Item 5. Interest in Securities of the Issuer.
(a) The aggregate percentage of shares of Common Stock reported owned by each person named herein is based upon 49,106,378 shares of Common Stock outstanding, which is the total number of shares of Common Stock outstanding as reported in the Issuer’s Quarterly Report on Form 10-Q for the quarter ended September 30, 2013, as filed with the Securities and Exchange Commission on November 5, 2013.

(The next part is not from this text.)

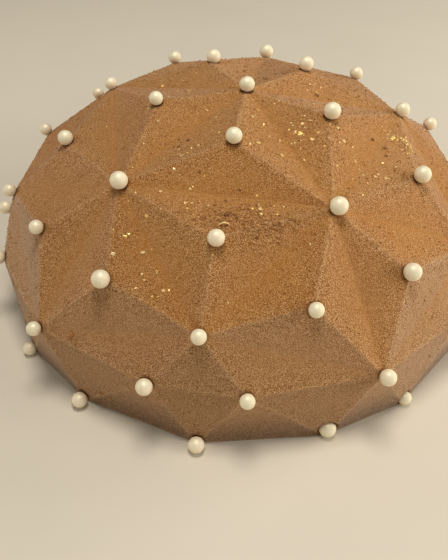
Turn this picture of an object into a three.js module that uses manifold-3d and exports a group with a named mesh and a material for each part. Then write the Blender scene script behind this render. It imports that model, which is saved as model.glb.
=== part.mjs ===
// Entremet: a faceted mousse dome in a velvet coat, with a sugar pearl on every corner of its facets.
// Millimetres, +Z up. The dome's axis is Z, its flat foot lies on z = 0 and its front looks along -Y.
import * as THREE from 'three';
import { mergeVertices } from 'three/addons/utils/BufferGeometryUtils.js';
import Module from 'manifold-3d';

// driving dimensions
const baseRadius = 90; // from the axis to the corners of the foot
const domeHeight = 76.3; // from the foot to the top corner
const sectorCount = 5; // the facets repeat five times round the axis
const pearlRadii = { small: 2.38, medium: 2.62, large: 2.84 };
const pearlBite = 0.7; // how deep a pearl is pressed into the mousse
const pearlGap = 0.32; // clearance between a pearl and its dimple

// the round form that the corners lie near: a pearl stands square to it
const roundRadius = 95;
const roundHeight = 80;
const roundDrop = 5; // how far its centre lies below the foot

// crumbs of the velvet coat and flakes of gold leaf, scattered in patches: x, y and spread in mm
const scatterSeed = 2024;
const crumbRadius = [0.55, 0.95];
const crumbSquash = [0.6, 1];
const crumbSink = 0.2; // share of a crumb's radius that lies deeper than its middle
const crumbPatches = [
  { x: 4, y: 14, spread: 42, count: 26 },
  { x: 26, y: 34, spread: 24, count: 12 },
  { x: -22, y: -30, spread: 36, count: 10 },
  { x: 2, y: -53, spread: 14, count: 14 },
  { x: 56, y: -14, spread: 24, count: 6 },
];
const flakeLength = [1.1, 1.9];
const flakeWidth = [0.8, 1.3];
const flakeThickness = 0.42;
const flakeTilt = 18; // degrees, at most
const flakePatches = [
  { x: 19, y: -18, spread: 17, count: 22 },
  { x: 52, y: 2, spread: 7, count: 9 },
  { x: 46, y: -25, spread: 11, count: 6 },
  { x: -16, y: -40, spread: 16, count: 7 },
  { x: 12, y: -49, spread: 5, count: 4 },
  { x: -27, y: -60, spread: 8, count: 6 },
  { x: -17, y: -74, spread: 6, count: 4 },
  { x: 22, y: 13, spread: 10, count: 5 },
  { x: -20, y: 0, spread: 24, count: 5 },
];
const pearlClearance = 4.6; // bare round every pearl's centre
const edgeShare = 0.05; // bare along a facet's edges, as a share of the facet
const steepest = 0.3; // least upward part of a facet's normal that holds toppings

// Rings of corners. out is a share of the base radius, up a share of the dome's height, and bearings are
// degrees inside one sector. Soft valleys meet at hubs, and tips are the points of raised pyramids.
// pearls gives the sizes, counted from the front and anticlockwise as seen from above.
const sectorAngle = 360 / sectorCount;
const half = sectorAngle / 2;
const rings = {
  apex: { out: 0, up: 1, bearings: [0], pearls: 'm' },
  crownTip: { out: 0.338, up: 0.973, bearings: [0], pearls: 'mlmms' },
  crownHub: { out: 0.626, up: 0.833, bearings: [half], pearls: 'lmlsl' },
  upperTip: { out: 0.695, up: 0.792, bearings: [0], pearls: 'mlmmm' },
  sideTip: { out: 0.87, up: 0.62, bearings: [half - 12.6, half + 12.6], pearls: 'slsmsmsssl' },
  sideHub: { out: 0.931, up: 0.542, bearings: [0], pearls: 'smmss' },
  shoulderHub: { out: 1.028, up: 0.336, bearings: [half], pearls: 'mmsms' },
  shoulderTip: { out: 1.009, up: 0.311, bearings: [-9.6, 9.6], pearls: 'mssmmsmmmm' },
  footPoint: { out: 1.01, up: 0, bearings: [0], pearls: 'mlsmm' },
  footCorner: { out: 1, up: 0, bearings: [half - 9.7, half + 9.7], pearls: 'lsmmsmlmsm' },
};
const rearSector = 2; // the pearls on this sector's foot corners are one piece with the cake

// pearls that were laid beside their corner: how far off along x and y, in mm
const strays = {
  crownTip_1: [0.5, 0.2],
  crownTip_4: [1.9, 0.3],
  crownTip_5: [0.2, -1.2],
  crownHub_1: [1, 0.3],
  crownHub_5: [1.2, 0.2],
  upperTip_1: [1, -0.1],
  upperTip_5: [0.9, 0.1],
  sideTip_1: [0.2, -0.4],
  sideTip_2: [-0.9, -0.3],
  sideHub_3: [0.6, 0.8],
  footPoint_1: [0.4, -0.6],
  footPoint_5: [2.7, 0.8],
  footCorner_1: [-0.6, 2.6],
  footCorner_2: [-0.8, 1.4],
  footCorner_10: [-0.2, -0.6],
};

const wasm = await Module();
wasm.setup();

// numbers from 0 to 1, the same on every run
function seededRandom(seed) {
  const multiplier = 16807;
  const modulus = 2147483647;
  let state = seed;
  return () => {
    state = (state * multiplier) % modulus;
    return state / modulus;
  };
}

const random = seededRandom(scatterSeed);
const between = ([low, high]) => low + (high - low) * random();

// one corner of a ring: bearing 0 looks along -Y and grows towards +X
function corner(ringName, sector, place = 0) {
  const ring = rings[ringName];
  const bearing = THREE.MathUtils.degToRad(sector * sectorAngle + ring.bearings[place]);
  const radius = ring.out * baseRadius;
  return new THREE.Vector3(radius * Math.sin(bearing), -radius * Math.cos(bearing), ring.up * domeHeight);
}

// the three facets that rise from three hubs to a tip
function pyramid(tip, hubs) {
  return hubs.map((hub, i) => [tip, hub, hubs[(i + 1) % hubs.length]]);
}

function sectorFacets(s) {
  const apex = corner('apex', 0);
  const hubBefore = corner('crownHub', s - 1);
  const hub = corner('crownHub', s);
  const side = corner('sideHub', s);
  const sideNext = corner('sideHub', s + 1);
  const shoulder = corner('shoulderHub', s);
  const tipLeft = corner('shoulderTip', s, 0);
  const tipRight = corner('shoulderTip', s, 1);
  const tipNext = corner('shoulderTip', s + 1, 0);
  const foot = corner('footPoint', s);
  const footNext = corner('footPoint', s + 1);
  const footLeft = corner('footCorner', s, 0);
  const footRight = corner('footCorner', s, 1);
  return [
    ...pyramid(corner('crownTip', s), [apex, hubBefore, hub]),
    ...pyramid(corner('upperTip', s), [hubBefore, hub, side]),
    ...pyramid(corner('sideTip', s, 0), [hub, side, shoulder]),
    ...pyramid(corner('sideTip', s, 1), [hub, sideNext, shoulder]),
    // the shoulder
    [side, tipLeft, tipRight],
    [side, tipRight, shoulder],
    [sideNext, shoulder, tipNext],
    // the steep band down to the foot
    [tipLeft, tipRight, foot],
    [tipRight, foot, footLeft],
    [tipRight, shoulder, footLeft],
    [shoulder, footLeft, footRight],
    [shoulder, footRight, tipNext],
    [tipNext, footRight, footNext],
  ];
}

function footFacets(s) {
  const middle = new THREE.Vector3();
  const left = corner('footCorner', s, 0);
  const right = corner('footCorner', s, 1);
  return [
    [middle, corner('footPoint', s), left],
    [middle, left, right],
    [middle, right, corner('footPoint', s + 1)],
  ];
}

function normalOf(facet) {
  return new THREE.Triangle(...facet).getNormal(new THREE.Vector3());
}

// orders a facet's corners so that its normal points away from the inside of the dome
function facingOut(facet) {
  const [a, b, c] = facet;
  const inside = new THREE.Vector3(0, 0, domeHeight / 3);
  return normalOf(facet).dot(a.clone().sub(inside)) > 0 ? [a, b, c] : [a, c, b];
}

const sectors = Array.from({ length: sectorCount }, (_, s) => s);
const skinFacets = sectors.flatMap(sectorFacets).map(facingOut);
const domeFacets = [...skinFacets, ...sectors.flatMap(footFacets).map(facingOut)];

function toSolid(geometry) {
  const bare = geometry.clone();
  bare.deleteAttribute('normal');
  bare.deleteAttribute('uv');
  const merged = mergeVertices(bare, 1e-3);
  const vertProperties = new Float32Array(merged.attributes.position.array);
  const triVerts = new Uint32Array(merged.index.array);
  return new wasm.Manifold(new wasm.Mesh({ numProp: 3, vertProperties, triVerts }));
}

function toGeometry(solid) {
  const { vertProperties, triVerts } = solid.getMesh();
  const geometry = new THREE.BufferGeometry();
  geometry.setAttribute('position', new THREE.BufferAttribute(new Float32Array(vertProperties), 3));
  geometry.setIndex(new THREE.BufferAttribute(new Uint32Array(triVerts), 1));
  geometry.computeVertexNormals();
  return geometry;
}

// the point of the dome's upper facets above x, y, and the share of the facet between it and an edge
function skinOver(x, y) {
  const plan = new THREE.Vector3(x, y, 0);
  for (const facet of skinFacets) {
    const normal = normalOf(facet);
    const flat = new THREE.Triangle(...facet.map((point) => point.clone().setZ(0)));
    if (normal.z < steepest || !flat.containsPoint(plan)) continue;
    const share = flat.getBarycoord(plan, new THREE.Vector3());
    const height = share.x * facet[0].z + share.y * facet[1].z + share.z * facet[2].z;
    const inner = Math.min(share.x, share.y, share.z);
    return { point: new THREE.Vector3(x, y, height), normal, inner };
  }
  return null;
}

// a stray pearl sits beside its corner, on the skin or along the foot, any other on the corner itself
function seatOf(name, point) {
  if (!strays[name]) return point;
  const [alongX, alongY] = strays[name];
  const beside = point.clone().add(new THREE.Vector3(alongX, alongY, 0));
  return point.z === 0 ? beside : skinOver(beside.x, beside.y).point;
}

// where a pearl sits: pressed into its seat, or beside a corner of the foot and level with it
function pearlCentre(point, radius) {
  const lift = radius - pearlBite;
  if (point.z === 0) {
    return point.clone().setLength(point.length() + lift).setZ(radius);
  }
  const across = roundRadius ** 2;
  const upright = roundHeight ** 2;
  const square = new THREE.Vector3(point.x / across, point.y / across, (point.z + roundDrop) / upright);
  return point.clone().addScaledVector(square.normalize(), lift);
}

function ringPearls([ringName, ring]) {
  const perSector = ring.bearings.length;
  const sizes = { s: pearlRadii.small, m: pearlRadii.medium, l: pearlRadii.large };
  return [...ring.pearls].map((size, i) => {
    const name = `${ringName}_${i + 1}`;
    const sector = Math.floor(i / perSector);
    const radius = sizes[size];
    return {
      name: `pearl_${name}`,
      centre: pearlCentre(seatOf(name, corner(ringName, sector, i % perSector)), radius),
      radius,
      fused: ringName === 'footCorner' && sector === rearSector,
    };
  });
}

const pearls = Object.entries(rings).flatMap(ringPearls);

function pearlGeometry(radius) {
  return new THREE.IcosahedronGeometry(radius, 1);
}

// a spot for a topping above x, y, or nothing where none would stay or where a pearl is near
function bareSpot(x, y) {
  const spot = skinOver(x, y);
  if (!spot || spot.inner < edgeShare) return null;
  const clear = pearls.every(({ centre }) => centre.distanceTo(spot.point) > pearlClearance);
  return clear ? spot : null;
}

// lays a small piece on the dome at a spot, spun about the facet's normal and tilted a little
function layOn(geometry, spot, tilt, spin, lift) {
  const turn = new THREE.Quaternion().setFromEuler(new THREE.Euler(tilt, tilt / 2, spin));
  const upright = new THREE.Quaternion().setFromUnitVectors(new THREE.Vector3(0, 0, 1), spot.normal);
  const place = spot.point.clone().addScaledVector(spot.normal, lift);
  return geometry.applyQuaternion(turn).applyQuaternion(upright).translate(place.x, place.y, place.z);
}

function crumbOn(spot, tilt, spin) {
  const radius = between(crumbRadius);
  const shape = new THREE.IcosahedronGeometry(radius, 0);
  shape.scale(1, between(crumbSquash), between(crumbSquash));
  return layOn(shape, spot, tilt, spin, -crumbSink * radius);
}

function flakeOn(spot, tilt, spin) {
  const shape = new THREE.BoxGeometry(between(flakeLength), between(flakeWidth), flakeThickness);
  return layOn(shape, spot, tilt, spin, 0);
}

// draws each piece's place in its patch, and makes it where the spot is bare
function scatter(patches, makePiece) {
  const pieces = [];
  for (const { x, y, spread, count } of patches) {
    for (let i = 0; i < count; i += 1) {
      const away = spread * random();
      const direction = 2 * Math.PI * random();
      const tilt = THREE.MathUtils.degToRad(flakeTilt) * (2 * random() - 1);
      const spin = Math.PI * random();
      const spot = bareSpot(x + away * Math.cos(direction), y + away * Math.sin(direction));
      if (spot) pieces.push(toSolid(makePiece(spot, tilt, spin)));
    }
  }
  return pieces;
}

function cakeSolid() {
  let cake = toSolid(new THREE.BufferGeometry().setFromPoints(domeFacets.flat()));
  for (const { centre, radius, fused } of pearls) {
    const ball = pearlGeometry(fused ? radius : radius + pearlGap).translate(centre.x, centre.y, centre.z);
    cake = fused ? cake.add(toSolid(ball)) : cake.subtract(toSolid(ball));
  }
  for (const piece of scatter(crumbPatches, crumbOn)) {
    cake = cake.add(piece);
  }
  for (const piece of scatter(flakePatches, flakeOn)) {
    cake = cake.add(piece);
  }
  return cake;
}

function cakeMesh() {
  const velvetCoat = new THREE.MeshStandardMaterial({ color: 0x9b6f46, roughness: 0.95, metalness: 0 });
  velvetCoat.flatShading = true;
  const mesh = new THREE.Mesh(toGeometry(cakeSolid()), velvetCoat);
  mesh.name = 'cake';
  return mesh;
}

function pearlMesh({ name, centre, radius }) {
  const sugarPearl = new THREE.MeshStandardMaterial({ color: 0xe9dfc6, roughness: 0.3, metalness: 0.15 });
  const mesh = new THREE.Mesh(pearlGeometry(radius), sugarPearl);
  mesh.name = name;
  mesh.position.copy(centre);
  return mesh;
}

const entremet = new THREE.Group();
entremet.add(cakeMesh());
for (const pearl of pearls.filter(({ fused }) => !fused)) {
  entremet.add(pearlMesh(pearl));
}

export default entremet;
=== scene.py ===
import math

import bmesh
import bpy
import numpy as np
from mathutils import Matrix, Vector, noise
from mathutils.bvhtree import BVHTree


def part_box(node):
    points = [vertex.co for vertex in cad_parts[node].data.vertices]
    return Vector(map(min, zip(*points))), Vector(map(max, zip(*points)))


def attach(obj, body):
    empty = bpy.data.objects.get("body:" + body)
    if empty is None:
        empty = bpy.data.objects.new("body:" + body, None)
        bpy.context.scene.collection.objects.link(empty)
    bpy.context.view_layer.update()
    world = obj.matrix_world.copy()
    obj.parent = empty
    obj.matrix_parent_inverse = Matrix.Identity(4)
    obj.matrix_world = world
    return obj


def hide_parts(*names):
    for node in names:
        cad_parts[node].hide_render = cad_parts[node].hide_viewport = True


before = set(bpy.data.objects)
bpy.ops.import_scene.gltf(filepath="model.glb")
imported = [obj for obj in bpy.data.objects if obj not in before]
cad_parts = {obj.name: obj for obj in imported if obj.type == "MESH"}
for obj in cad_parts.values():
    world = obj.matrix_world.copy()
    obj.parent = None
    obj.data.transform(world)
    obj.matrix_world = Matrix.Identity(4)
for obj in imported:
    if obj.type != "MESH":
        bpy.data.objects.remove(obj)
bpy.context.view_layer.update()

mm = 0.001
farAway = 1000.0  # mm, more than any distance on the cake
hairsWidth = 0.01  # mm, taken as no distance at all


# shapes are worked out in mm and handed over in metres
def addMeshPiece(name, points, faces, material, smooth=True):
    mesh = bpy.data.meshes.new(name)
    mesh.from_pydata((np.asarray(points) * mm).tolist(), [], [list(map(int, face)) for face in faces])
    mesh.validate()
    mesh.update()
    mesh.materials.append(material)
    mesh.polygons.foreach_set("use_smooth", [smooth] * len(mesh.polygons))
    piece = bpy.data.objects.new(name, mesh)
    bpy.context.scene.collection.objects.link(piece)
    return piece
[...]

As of the close of business on December 2, 2013, Mr. Klinsky and NMV Advisers may be deemed to beneficially own an aggregate of 2,566,696 shares of Common Stock that may be deemed to be beneficially owned by NMV, NMVLO, NMVC, NMVCII and NMV Offshore representing, in the aggregate, approximately 5.2% of the issued and outstanding shares of Common Stock. Mr. Klinsky and NMV Advisers disclaim beneficial ownership of the shares of Common Stock beneficially owned by NMV, NMVLO, NMVC, NMVCII and NMV Offshore, to the extent that partnership interests in NMV, NMVLO, NMVC, NMVCII and NMV Offshore are held by persons other than Mr. Klinsky.

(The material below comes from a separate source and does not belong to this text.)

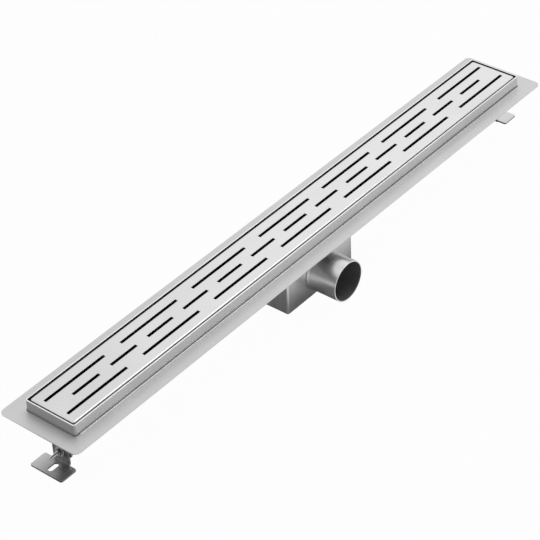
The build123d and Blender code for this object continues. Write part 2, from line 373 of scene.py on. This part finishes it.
def smooth(piece, degrees=SHEET_SMOOTH):
    """Smooth shading that keeps the sharp edges."""
    make_active(piece)
    bpy.ops.object.shade_smooth_by_angle(angle=math.radians(degrees))


def select_where(piece, test):
    """Selects the faces of a piece whose centre and normal pass a test. Call it in edit mode."""
    bpy.ops.mesh.select_all(action="DESELECT")
    bpy.ops.object.mode_set(mode="OBJECT")
    for polygon in piece.data.polygons:
        polygon.select = test(polygon.center, polygon.normal)
    bpy.ops.object.mode_set(mode="EDIT")


def cut_with(piece, tool, operation):
    """Cuts a piece with a tool by a Boolean modifier, then removes the tool."""
    modifier = piece.modifiers.new("cut", "BOOLEAN")
    modifier.object = tool
    modifier.operation = operation
    modifier.solver = "EXACT"
    apply_modifiers(piece)
    bpy.data.objects.remove(tool, do_unlink=True)


def round_edges(piece, width, segments):
    """Rounds the sharp edges of a piece."""
    bevel = piece.modifiers.new("rounded edges", "BEVEL")
    bevel.width = width
    bevel.segments = segments
    bevel.limit_method = "ANGLE"
    bevel.angle_limit = EDGE_ANGLE
    apply_modifiers(piece)


def lay_bead(name, length, width, height, radius):
    """A weld bead along a level rectangle with rounded corners."""
    start_clean()
    bpy.ops.mesh.primitive_plane_add(size=1.0, location=(0.0, 0.0, height))
    bead = name_piece(name)
    bead.scale = (length, width, 1.0)
    apply_place(bead)
    bpy.ops.object.mode_set(mode="EDIT")
    bpy.ops.mesh.select_all(action="SELECT")
    bpy.ops.mesh.bevel(offset=BEAD_CORNER, segments=6, affect="VERTICES")
    bpy.ops.mesh.select_all(action="SELECT")
    bpy.ops.mesh.delete(type="ONLY_FACE")
    bpy.ops.object.mode_set(mode="OBJECT")
    bpy.ops.object.convert(target="CURVE")
    bead.data.bevel_depth = radius
    bead.data.bevel_resolution = 3
    bpy.ops.object.convert(target="MESH")
    smooth(bead, BEAD_SMOOTH)
    return bead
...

As of the close of business on December 2, 2013, Vantage GP may be deemed to beneficially own an aggregate of 2,502,261 shares of Common Stock that may be deemed to be beneficially owned by NMV, NMVLO, NMVC and NMVCII representing, in the aggregate, approximately 5.1% of the issued and outstanding shares of Common Stock. Vantage GP disclaims beneficial ownership of the shares of Common Stock beneficially owned by NMV, NMVLO, NMVC and NMVCII to the extent that partnership interests in NMV, NMVLO, NMVC and NMVCII are held by persons other than Vantage GP.
As of the close of business on December 2, 2013, NMV Offshore may be deemed to beneficially own an aggregate of 64,435 shares of Common Stock that may be deemed to be beneficially owned by NMV Offshore HoldCo, representing approximately 0.1% of the issued and outstanding shares of Common Stock.
As of the close of business on December 2, 2013, (i) NMV may be deemed to beneficially own an aggregate of 662,560 shares of Common Stock, representing approximately 1.3% of the issued and outstanding shares of Common Stock, (ii) NMVLO may be deemed to beneficially own an aggregate of 15,341 shares of Common Stock, representing less than 0.1% of the issued and outstanding shares of Common Stock, (iii) NMVC may be deemed to beneficially own an aggregate of 497,555 shares of Common Stock, representing approximately 1.0% of the issued and outstanding shares of Common Stock, (iv) NMVCII may be deemed to beneficially own an aggregate of 1,326,805 shares of Common Stock, representing approximately 2.7% of the issued and outstanding shares of Common Stock and (v) NMV Offshore HoldCo may be deemed to beneficially own an aggregate of 64,435 shares of Common Stock, representing approximately 0.1% of the issued and outstanding shares of Common Stock.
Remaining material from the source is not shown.